We each have to work to put aside our habits to open to diversity, to learn to treat everyone fairly and openly.
Deciding that identity politics, using groupings to decide who had privilege and needs to surrender it and who didn’t and needs to be given it, though, doesn’t seem to be the solution.
As someone who is often seen as “really” a mature, middle class white man in these identity politics spaces I have seen activists assert choices that they would find as hateful if done by someone they saw as having privilege. Their received enlightenment allows them to school others, dismissing challenge as just reactionary, unconsidered thinking.
Anyone who doesn’t understand and agree with what is being said by the most oppressed people just is stuck in their own prejudices, needing to be shamed into obsequious political correctness. There is no possibility that thought has moved beyond identity politics, rather it must be that they never understood it in the first place.

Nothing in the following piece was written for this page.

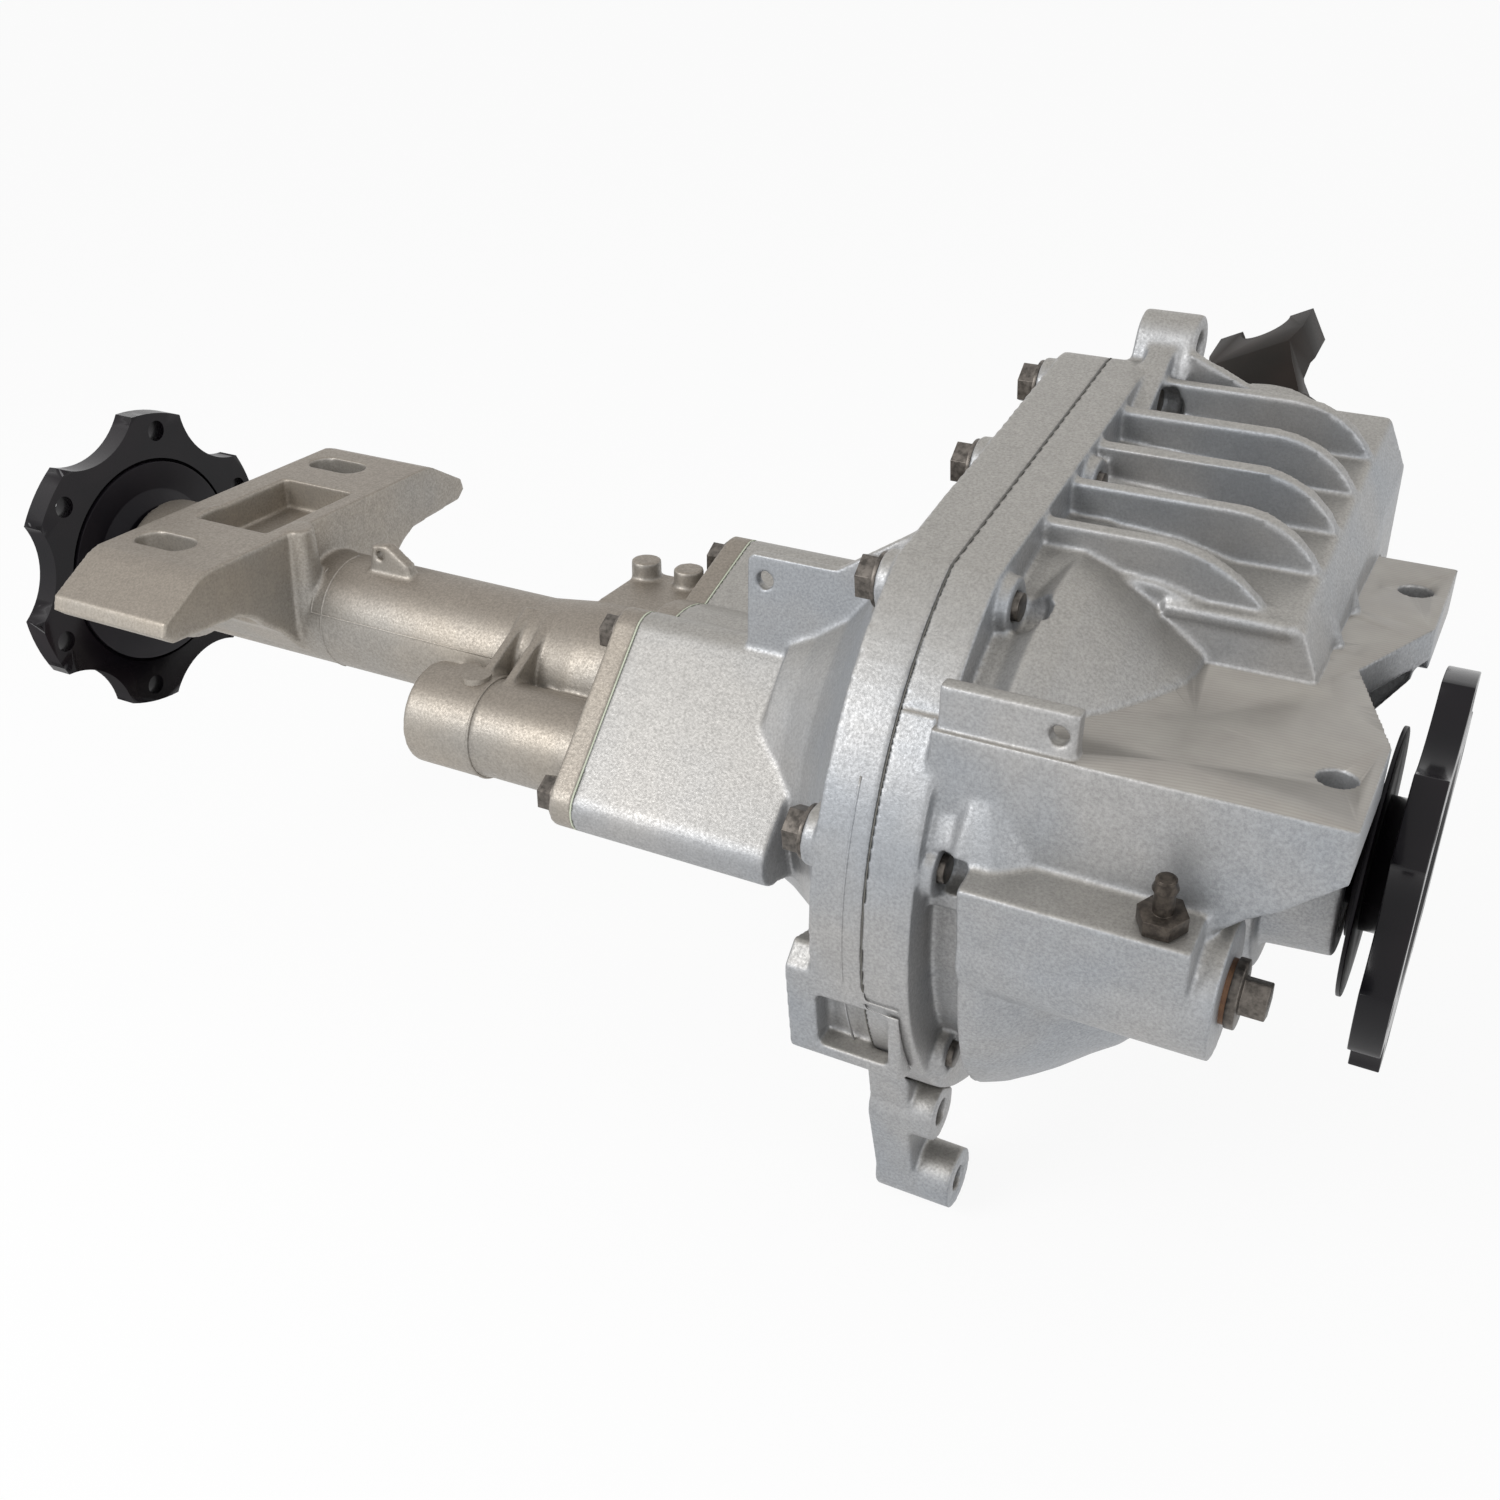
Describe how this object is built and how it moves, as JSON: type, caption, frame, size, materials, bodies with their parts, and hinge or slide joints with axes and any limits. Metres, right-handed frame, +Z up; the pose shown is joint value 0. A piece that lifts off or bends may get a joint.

Replacing one sense of entitlement with another does not feel like a transcendent move, though it does allow activists to demand obedience, building their own power blocs.
I believe in intersectionality, but only because the acknowledgement that people are much more than the identity groups they can be assigned to leads us to queer, to valuing each based on their contribution and not on their compliance to canonical beliefs.
To me, moving to a place of respect and grace while asking others to do the same is the heart of moving to a better, more human place.
When identity politics followers use the idea of intersectionality to rank oppression, to devalue the real concerns of those they see as more privileged, asking them to surrender their needs to those assigned as more entitled, it makes me crazy. It violates the Golden Rule.
There are always going to be places in a free society where the needs of some challenge the comfort and belief of others, but those who claim to stand for freedom and equality before the law need to put aside their own dogma to find useful, liberating solutions.
The future is queer, at least to me, a place where we each have the responsibility of being an individual who treats others as individuals.